Bリーグ・サンロッカーズ渋谷(以下、SR渋谷)が3月3日、横浜ビー・コルセアーズ(同、横浜)と戦った。
前日の2日、ライアン・ケリー選手が左頬骨の骨折から復帰することを発表したSR渋谷。チーム練習にも数回参加しているほか、この日の試合前もシュート練習などはしていたが、週末に試合を控えていることもあり、試合出場は見送りに。同様に、足首を痛めているジェームズ・マイケル・マカドゥ選手もベンチ入りはしたものの「最初から出場させないつもりだった」(伊佐勉ヘッドコーチ(HC))と、再び外国籍選手1人の状態での戦いとなった。
それでも、試合の立ち上がりからリードを奪う展開を見せる。中でも現役大学生でもある西野曜選手は、空いているゴール下へ飛び込んだり、リバウンドでファウルを誘発したり積極性を見せ第1クオーター(Q)で6点をマーク。さらに第2クオーターには3ポイント(P)シュート2本を決めるなど前半で12点を挙げた。伊佐HCは「大学でやっていた4番ポジション(パワーフォワード)を練習でやらせたら、彼も生き生きしていたので思い切りオフェンスはやるように言った」と話す。西野選手は横浜の外国籍選手ともマッチアップしたが、「ディフェンスの約束事もほぼパーフェクトにやってくれた」と評価した。
38-33とリードして迎えた後半立ち上がりは、ベンドラメ礼生選手がルーズボールで粘りを見せたほか、ワイドオープンの3Pや速い攻守の切り替えからの得点などでチームを引っ張る。中盤にはファウルが続くなど我慢の時間帯も見られたが、チャールズ・ジャクソン選手が攻守でファウルを誘発したり、強みとするオフェンスリバウンドから得点を挙げたりゴール下で体を張る。最終Qには2桁点差でリードする展開が続くなか、残り約52秒、78-70のタイミングで横浜がタイムアウトを宣告。
横浜のカイル・ミリングHCは「トラップを仕掛けスチール(ボールを奪うプレー)を狙うこと」を指示。SR渋谷の選手はスローインでミスを犯すなど、横浜の作戦にはまり、残り約29秒で逆転を許す。最終盤、ジャクソン選手のフリースローで同点にするが、最後の攻撃で打ったベンドラメ選手のシュートは決まらず5分間の延長戦に突入。延長は横浜に先制点を許しながらも同点に追いつくが、逆転には至らず86-91で敗戦。チームは5連敗となった。

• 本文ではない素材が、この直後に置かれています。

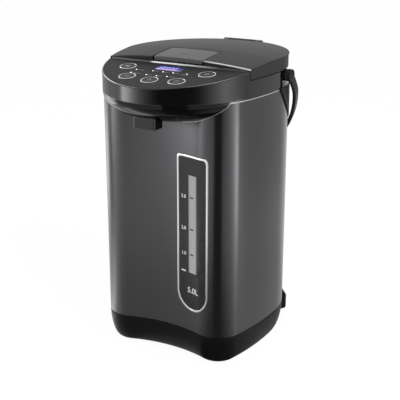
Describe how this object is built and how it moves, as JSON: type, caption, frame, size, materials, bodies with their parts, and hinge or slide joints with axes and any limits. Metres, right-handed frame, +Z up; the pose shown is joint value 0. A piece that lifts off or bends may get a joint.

「38分間はしっかり戦えていた」なか、最終盤で追いつかれ「ゲームプランが変わってしまい、うまくクロージングができなかった」と振り返った伊佐HC。最終Q残り約20秒には横浜の外国籍選手がファールアウト(5ファウルで退場)となったことで、「アジャストが難しかくなった。選手たちにかわいそうなことはした」と続けた。外国籍選手1人の状況で奮闘するジャクソン選手は終盤、疲労感も垣間見えたが、「ここ1カ月くらいずっとハードにプレーしてくれている。最後、どこで下げようかと話していたが延長になりプラス5分プレーさせてしまった。彼の疲労をまず取らないと、けがをしそうな感じがある。スタッフと話してケアしたい」と話した。
けが人が相次ぐなか「いつも以上にミスが響いている。リバウンドやターンオーバーはいつも以上に気を付けないということは伝えている」というが、この日は終盤に「ターンオーバーやフリースローミス、ディフェンスミスが多く出てしまった」こともあり、試合後には「勝ちきるところまで全員でやり切ろうと話した」と言う。
試合終了後真っ先にロッカールームに下がったベンドラメ選手は「勝てる試合を5試合落としていて、その5連敗に自分のプレーが大きく関わっている」と声を詰まらせた。ケリー選手の復帰は「とてもプラスになると思う」としながらも、「彼がいない間のチームの成長はあったが、結果を出せず頼っていたんだなと(感じている)」と複雑な信用を吐露した。
連敗がかさむなか、チームの雰囲気についてベンドラメ選手は「良くは無いが、前を向いて切り替えないといけないのは全員分かっている」と言い、伊佐HCは「ロッカールームも暗かったが、負けたのは僕の責任が大きいので、ポジティブでいくことはずっと伝えている」と話した。
SR渋谷の次節の戦いは3月7日・8日、ホーム青山学院記念館(渋谷区渋谷4)にアルバルク東京を迎える。